Modern mobility concepts also rely on digital solutions. We present two forward-looking approaches from Germany.

Maren van Treel, 11.05.2022
Innovative approaches for the mobility of the future
Innovative approaches for the mobility of the future © picture alliance/dpa

Digitalisation and the intelligent use of data can make a decisive contribution to the mobility of the future. In Germany, many cities and regions are already exploiting this potential to make transport safer, more efficient and more sustainable. We present two ideas that were awarded the German Mobility Prize in 2021.

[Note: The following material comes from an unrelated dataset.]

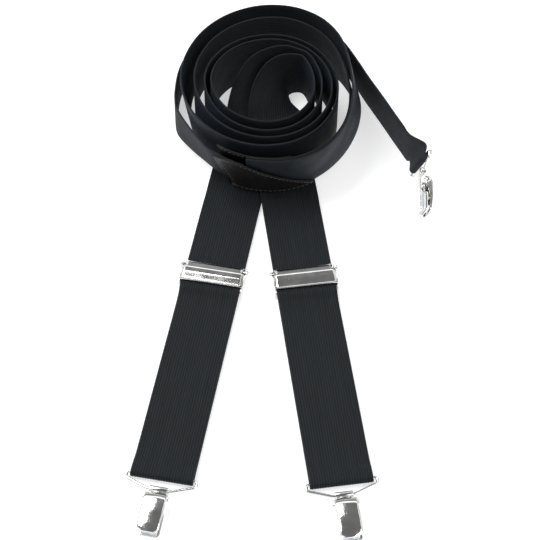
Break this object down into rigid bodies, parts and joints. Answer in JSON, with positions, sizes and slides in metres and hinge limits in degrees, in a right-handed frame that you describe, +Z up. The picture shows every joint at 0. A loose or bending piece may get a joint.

Digital city railway Hamburg

The first automated railway on Germany's rails is running in the Hanseatic city of Hamburg. The first converted trains were introduced there in October 2021 at the ITS Congress, the world's largest industry meeting on intelligent mobility. The fully automated and digitally controlled trains travel on a specially upgraded route. The trains run largely autonomously, with a driver intervening only in the event of disruptions. Plans are afoot to use the system on other routes, and the Hamburg model could also serve as a blueprint for similar projects in other cities.

The digital suburban trains consume less energy and can be operated on a tighter timetable and thus carry more passengers. The project is a cooperation between the Hanseatic City of Hamburg, Deutsche Bahn (DB) and Siemens Mobility. DB CEO Richard Lutz has called the digital city railway a "key to the mobility turnaround".

Efficient navigation for lorries

Germany is the largest transit country in Europe and there are correspondingly many lorries on German roads. But not every route is passable for lorries; sometimes, for example, a bridge is too low or a road too narrow. Lorries can avoid being unexpectedly slowed down if more is known about the route in advance. That is why the SEVAS project offers a system into which municipalities can feed relevant data, ranging from bridge heights to HGV priority routes. The data is then made available to map producers and providers of navigation services. So far, however, the project is being tried only in North Rhine-Westphalia.